DATASET CONTENT:
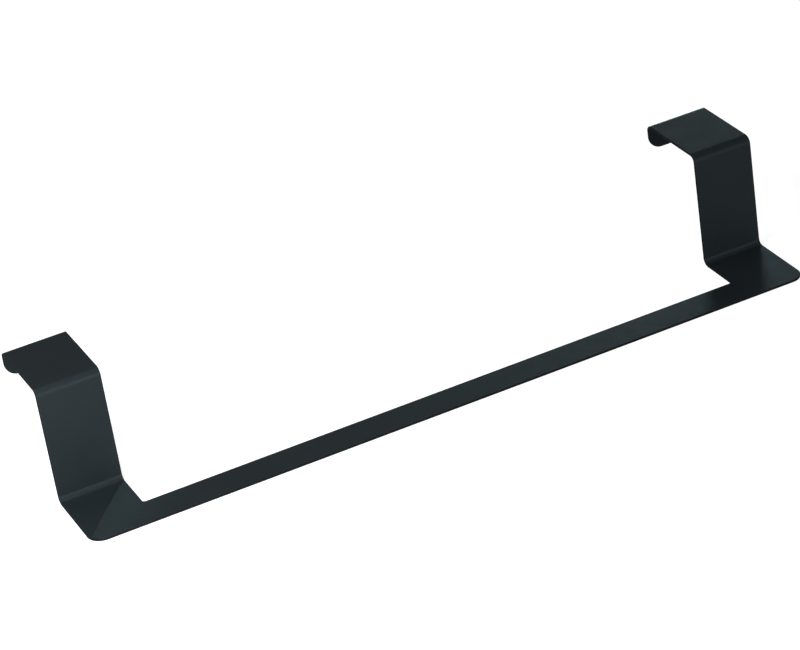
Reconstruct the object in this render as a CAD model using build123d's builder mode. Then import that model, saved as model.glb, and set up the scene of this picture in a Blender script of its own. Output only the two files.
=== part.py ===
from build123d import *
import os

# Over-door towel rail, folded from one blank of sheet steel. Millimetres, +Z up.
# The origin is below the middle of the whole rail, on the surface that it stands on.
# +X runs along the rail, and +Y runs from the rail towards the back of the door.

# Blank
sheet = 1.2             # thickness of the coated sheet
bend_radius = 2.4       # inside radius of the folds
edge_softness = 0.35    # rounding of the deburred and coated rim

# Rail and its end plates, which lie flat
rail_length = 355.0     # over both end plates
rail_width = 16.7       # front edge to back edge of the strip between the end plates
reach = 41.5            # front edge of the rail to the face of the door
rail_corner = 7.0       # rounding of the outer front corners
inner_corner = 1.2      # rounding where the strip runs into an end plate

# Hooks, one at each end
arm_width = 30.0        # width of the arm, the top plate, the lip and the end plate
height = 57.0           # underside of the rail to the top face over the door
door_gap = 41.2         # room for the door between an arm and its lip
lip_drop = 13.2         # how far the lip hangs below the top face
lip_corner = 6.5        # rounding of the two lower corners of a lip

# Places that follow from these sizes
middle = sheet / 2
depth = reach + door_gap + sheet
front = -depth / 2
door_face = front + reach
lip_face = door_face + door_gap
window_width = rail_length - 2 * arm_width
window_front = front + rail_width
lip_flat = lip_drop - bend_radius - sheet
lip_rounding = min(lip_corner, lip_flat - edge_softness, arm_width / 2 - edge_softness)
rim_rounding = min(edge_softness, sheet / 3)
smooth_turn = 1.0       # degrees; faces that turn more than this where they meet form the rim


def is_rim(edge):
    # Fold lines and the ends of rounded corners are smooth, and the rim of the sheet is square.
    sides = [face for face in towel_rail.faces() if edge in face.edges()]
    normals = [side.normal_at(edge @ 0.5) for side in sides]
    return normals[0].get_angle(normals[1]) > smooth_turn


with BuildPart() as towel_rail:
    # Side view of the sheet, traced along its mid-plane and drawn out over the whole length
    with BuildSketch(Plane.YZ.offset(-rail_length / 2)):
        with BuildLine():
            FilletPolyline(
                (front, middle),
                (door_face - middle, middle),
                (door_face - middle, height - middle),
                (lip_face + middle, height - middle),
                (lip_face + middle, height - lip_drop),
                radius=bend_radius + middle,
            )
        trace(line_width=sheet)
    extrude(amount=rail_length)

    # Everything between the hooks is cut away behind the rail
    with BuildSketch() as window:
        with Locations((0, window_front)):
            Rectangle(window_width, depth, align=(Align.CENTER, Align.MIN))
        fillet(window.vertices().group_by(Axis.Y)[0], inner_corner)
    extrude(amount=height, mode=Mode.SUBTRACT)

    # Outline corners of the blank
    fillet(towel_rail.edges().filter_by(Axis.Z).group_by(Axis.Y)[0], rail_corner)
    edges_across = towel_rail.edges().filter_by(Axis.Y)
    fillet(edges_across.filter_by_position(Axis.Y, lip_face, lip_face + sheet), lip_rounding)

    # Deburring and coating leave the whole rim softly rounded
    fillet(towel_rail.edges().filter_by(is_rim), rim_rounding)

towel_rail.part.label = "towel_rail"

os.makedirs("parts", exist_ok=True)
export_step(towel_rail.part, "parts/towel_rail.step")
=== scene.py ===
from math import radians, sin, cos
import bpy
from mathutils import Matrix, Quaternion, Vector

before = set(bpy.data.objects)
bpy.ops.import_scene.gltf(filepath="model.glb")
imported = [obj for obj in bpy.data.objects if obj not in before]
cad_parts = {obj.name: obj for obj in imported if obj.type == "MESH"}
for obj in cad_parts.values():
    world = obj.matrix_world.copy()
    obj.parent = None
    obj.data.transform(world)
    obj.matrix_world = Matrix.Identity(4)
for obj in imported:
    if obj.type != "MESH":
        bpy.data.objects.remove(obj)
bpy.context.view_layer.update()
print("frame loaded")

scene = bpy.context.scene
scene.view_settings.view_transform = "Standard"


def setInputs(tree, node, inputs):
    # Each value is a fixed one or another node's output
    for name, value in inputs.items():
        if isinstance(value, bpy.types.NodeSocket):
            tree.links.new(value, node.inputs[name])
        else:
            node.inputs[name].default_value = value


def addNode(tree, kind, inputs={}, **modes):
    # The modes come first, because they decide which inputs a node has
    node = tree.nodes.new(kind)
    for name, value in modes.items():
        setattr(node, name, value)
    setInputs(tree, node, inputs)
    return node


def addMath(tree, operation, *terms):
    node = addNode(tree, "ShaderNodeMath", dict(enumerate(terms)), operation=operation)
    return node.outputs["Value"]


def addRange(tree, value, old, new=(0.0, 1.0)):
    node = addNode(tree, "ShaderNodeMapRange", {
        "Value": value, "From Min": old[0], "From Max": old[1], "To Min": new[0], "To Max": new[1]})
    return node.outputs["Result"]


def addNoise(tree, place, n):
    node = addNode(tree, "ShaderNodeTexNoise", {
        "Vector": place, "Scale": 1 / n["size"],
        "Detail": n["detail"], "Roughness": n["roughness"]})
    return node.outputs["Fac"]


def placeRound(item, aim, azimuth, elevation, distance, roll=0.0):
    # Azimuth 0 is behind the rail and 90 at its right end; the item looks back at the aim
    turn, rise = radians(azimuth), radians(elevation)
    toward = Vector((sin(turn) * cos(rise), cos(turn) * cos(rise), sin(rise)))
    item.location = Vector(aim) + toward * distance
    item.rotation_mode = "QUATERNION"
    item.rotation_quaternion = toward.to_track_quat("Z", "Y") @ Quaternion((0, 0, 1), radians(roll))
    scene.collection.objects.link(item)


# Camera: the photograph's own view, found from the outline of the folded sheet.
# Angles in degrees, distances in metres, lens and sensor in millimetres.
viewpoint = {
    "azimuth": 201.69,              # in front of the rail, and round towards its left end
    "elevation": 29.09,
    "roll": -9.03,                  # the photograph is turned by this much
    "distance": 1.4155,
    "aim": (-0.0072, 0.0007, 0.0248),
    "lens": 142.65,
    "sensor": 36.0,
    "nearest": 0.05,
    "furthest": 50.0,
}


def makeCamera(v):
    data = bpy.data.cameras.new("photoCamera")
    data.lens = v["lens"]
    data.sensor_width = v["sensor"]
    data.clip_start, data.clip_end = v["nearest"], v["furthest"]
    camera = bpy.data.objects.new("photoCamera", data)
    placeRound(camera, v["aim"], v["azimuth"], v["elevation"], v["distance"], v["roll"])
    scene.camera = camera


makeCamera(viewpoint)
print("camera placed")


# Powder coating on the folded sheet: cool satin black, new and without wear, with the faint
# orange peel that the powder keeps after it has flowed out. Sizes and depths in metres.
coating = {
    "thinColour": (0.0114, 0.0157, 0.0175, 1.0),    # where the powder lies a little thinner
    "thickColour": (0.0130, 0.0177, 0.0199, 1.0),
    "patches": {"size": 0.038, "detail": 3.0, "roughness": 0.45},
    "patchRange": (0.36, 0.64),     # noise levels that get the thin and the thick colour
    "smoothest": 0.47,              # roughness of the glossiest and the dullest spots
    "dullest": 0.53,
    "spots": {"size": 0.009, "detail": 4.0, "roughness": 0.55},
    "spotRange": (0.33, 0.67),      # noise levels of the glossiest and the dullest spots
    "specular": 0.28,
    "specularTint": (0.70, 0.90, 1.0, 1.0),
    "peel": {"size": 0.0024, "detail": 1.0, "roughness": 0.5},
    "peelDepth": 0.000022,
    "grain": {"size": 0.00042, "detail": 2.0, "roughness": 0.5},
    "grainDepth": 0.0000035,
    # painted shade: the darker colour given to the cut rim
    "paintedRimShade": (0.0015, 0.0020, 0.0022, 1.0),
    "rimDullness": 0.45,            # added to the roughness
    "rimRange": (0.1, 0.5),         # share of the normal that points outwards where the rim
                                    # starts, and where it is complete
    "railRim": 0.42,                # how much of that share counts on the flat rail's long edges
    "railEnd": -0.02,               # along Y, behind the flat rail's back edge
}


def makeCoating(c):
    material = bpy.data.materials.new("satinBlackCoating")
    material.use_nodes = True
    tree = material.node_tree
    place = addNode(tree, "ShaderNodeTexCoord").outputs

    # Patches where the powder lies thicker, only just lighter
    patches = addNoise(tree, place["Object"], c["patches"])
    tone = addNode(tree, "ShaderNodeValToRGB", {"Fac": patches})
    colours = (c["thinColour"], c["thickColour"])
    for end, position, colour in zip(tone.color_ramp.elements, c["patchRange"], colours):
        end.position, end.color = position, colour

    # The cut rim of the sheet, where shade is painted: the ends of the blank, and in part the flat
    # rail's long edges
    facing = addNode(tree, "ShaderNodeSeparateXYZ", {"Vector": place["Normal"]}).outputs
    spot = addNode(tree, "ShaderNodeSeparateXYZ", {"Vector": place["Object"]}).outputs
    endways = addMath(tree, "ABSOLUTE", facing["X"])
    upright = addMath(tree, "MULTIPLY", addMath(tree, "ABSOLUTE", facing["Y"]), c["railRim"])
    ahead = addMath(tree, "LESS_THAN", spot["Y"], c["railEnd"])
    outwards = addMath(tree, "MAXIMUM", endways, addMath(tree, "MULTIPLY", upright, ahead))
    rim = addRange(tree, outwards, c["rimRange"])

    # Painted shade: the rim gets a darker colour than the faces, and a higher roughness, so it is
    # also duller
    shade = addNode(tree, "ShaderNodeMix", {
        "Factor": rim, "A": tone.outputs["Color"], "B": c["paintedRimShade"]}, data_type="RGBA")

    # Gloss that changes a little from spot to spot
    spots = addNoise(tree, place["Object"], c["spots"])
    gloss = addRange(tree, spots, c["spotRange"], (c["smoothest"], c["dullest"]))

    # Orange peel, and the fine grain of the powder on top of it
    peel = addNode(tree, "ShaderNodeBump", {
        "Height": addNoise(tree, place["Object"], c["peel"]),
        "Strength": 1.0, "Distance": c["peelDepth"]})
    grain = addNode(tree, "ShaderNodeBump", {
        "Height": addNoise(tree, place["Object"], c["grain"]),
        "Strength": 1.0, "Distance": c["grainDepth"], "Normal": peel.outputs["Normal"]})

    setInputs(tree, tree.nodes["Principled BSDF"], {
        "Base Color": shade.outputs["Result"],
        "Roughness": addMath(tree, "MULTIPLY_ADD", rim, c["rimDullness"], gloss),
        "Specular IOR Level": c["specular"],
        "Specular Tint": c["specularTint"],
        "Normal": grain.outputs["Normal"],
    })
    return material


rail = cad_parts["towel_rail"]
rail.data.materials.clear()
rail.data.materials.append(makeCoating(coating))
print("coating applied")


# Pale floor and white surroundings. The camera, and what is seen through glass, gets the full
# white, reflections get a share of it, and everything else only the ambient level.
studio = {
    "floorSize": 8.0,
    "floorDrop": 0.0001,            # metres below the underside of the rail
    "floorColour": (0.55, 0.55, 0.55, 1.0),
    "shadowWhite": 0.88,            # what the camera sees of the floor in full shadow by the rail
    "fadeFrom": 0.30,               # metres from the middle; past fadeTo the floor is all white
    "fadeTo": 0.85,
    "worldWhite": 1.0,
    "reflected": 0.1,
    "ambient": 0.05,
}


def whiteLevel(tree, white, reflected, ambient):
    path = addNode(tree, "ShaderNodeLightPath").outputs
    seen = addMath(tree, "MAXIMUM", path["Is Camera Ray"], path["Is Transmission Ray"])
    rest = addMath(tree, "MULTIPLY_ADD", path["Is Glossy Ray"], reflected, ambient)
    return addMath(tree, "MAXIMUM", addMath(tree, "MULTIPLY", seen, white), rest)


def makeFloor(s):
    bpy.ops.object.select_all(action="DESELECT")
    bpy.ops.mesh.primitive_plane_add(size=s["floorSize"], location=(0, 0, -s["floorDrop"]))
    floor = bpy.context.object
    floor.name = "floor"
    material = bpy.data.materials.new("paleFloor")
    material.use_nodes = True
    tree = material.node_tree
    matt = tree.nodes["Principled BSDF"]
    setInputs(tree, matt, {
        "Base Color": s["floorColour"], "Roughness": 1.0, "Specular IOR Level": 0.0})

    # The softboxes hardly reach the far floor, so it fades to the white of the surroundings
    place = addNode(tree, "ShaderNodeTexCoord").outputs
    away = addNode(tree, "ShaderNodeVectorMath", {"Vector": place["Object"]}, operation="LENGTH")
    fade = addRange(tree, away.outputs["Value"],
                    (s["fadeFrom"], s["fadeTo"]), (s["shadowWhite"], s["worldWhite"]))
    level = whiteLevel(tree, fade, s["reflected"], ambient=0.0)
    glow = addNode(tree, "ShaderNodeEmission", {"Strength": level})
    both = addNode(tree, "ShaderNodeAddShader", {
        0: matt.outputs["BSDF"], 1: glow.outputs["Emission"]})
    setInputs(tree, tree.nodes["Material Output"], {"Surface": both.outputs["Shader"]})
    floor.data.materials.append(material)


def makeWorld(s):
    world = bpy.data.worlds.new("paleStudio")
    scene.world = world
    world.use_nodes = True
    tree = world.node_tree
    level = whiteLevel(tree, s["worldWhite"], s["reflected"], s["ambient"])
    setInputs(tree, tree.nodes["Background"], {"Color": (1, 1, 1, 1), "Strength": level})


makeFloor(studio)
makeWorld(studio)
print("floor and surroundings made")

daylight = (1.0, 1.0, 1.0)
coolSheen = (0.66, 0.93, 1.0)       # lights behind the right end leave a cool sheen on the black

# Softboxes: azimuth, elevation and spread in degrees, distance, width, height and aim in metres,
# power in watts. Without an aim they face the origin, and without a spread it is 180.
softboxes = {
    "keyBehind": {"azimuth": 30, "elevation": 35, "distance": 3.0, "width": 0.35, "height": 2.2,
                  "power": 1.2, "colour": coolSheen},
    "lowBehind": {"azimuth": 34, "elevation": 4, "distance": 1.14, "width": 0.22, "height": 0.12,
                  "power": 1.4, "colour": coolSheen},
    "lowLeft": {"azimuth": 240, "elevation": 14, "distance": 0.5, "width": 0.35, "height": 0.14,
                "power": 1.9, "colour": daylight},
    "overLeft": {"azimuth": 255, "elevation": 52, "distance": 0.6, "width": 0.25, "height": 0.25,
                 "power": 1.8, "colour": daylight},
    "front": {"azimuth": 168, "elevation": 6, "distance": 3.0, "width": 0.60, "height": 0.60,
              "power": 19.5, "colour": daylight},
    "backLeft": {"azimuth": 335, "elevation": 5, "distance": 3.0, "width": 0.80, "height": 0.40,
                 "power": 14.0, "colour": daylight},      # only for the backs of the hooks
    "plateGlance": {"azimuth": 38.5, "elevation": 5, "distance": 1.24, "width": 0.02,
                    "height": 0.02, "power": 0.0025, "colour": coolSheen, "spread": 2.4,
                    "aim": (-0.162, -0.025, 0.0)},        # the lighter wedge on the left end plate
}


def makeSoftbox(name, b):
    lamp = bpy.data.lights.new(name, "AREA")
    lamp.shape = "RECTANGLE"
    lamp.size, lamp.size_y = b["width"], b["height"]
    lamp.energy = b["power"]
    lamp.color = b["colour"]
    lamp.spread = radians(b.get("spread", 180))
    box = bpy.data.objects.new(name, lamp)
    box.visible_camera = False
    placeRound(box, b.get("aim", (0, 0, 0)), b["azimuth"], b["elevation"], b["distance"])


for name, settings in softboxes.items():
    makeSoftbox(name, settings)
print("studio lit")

AIM:
This exercise asks for the lines from the line with "# Deburring and" to the line with "obj.parent = None", both lines included, set down exactly and with nothing else.

FINAL ANSWER:
    # Deburring and coating leave the whole rim softly rounded
    fillet(towel_rail.edges().filter_by(is_rim), rim_rounding)

towel_rail.part.label = "towel_rail"

os.makedirs("parts", exist_ok=True)
export_step(towel_rail.part, "parts/towel_rail.step")
=== scene.py ===
from math import radians, sin, cos
import bpy
from mathutils import Matrix, Quaternion, Vector

before = set(bpy.data.objects)
bpy.ops.import_scene.gltf(filepath="model.glb")
imported = [obj for obj in bpy.data.objects if obj not in before]
cad_parts = {obj.name: obj for obj in imported if obj.type == "MESH"}
for obj in cad_parts.values():
    world = obj.matrix_world.copy()
    obj.parent = None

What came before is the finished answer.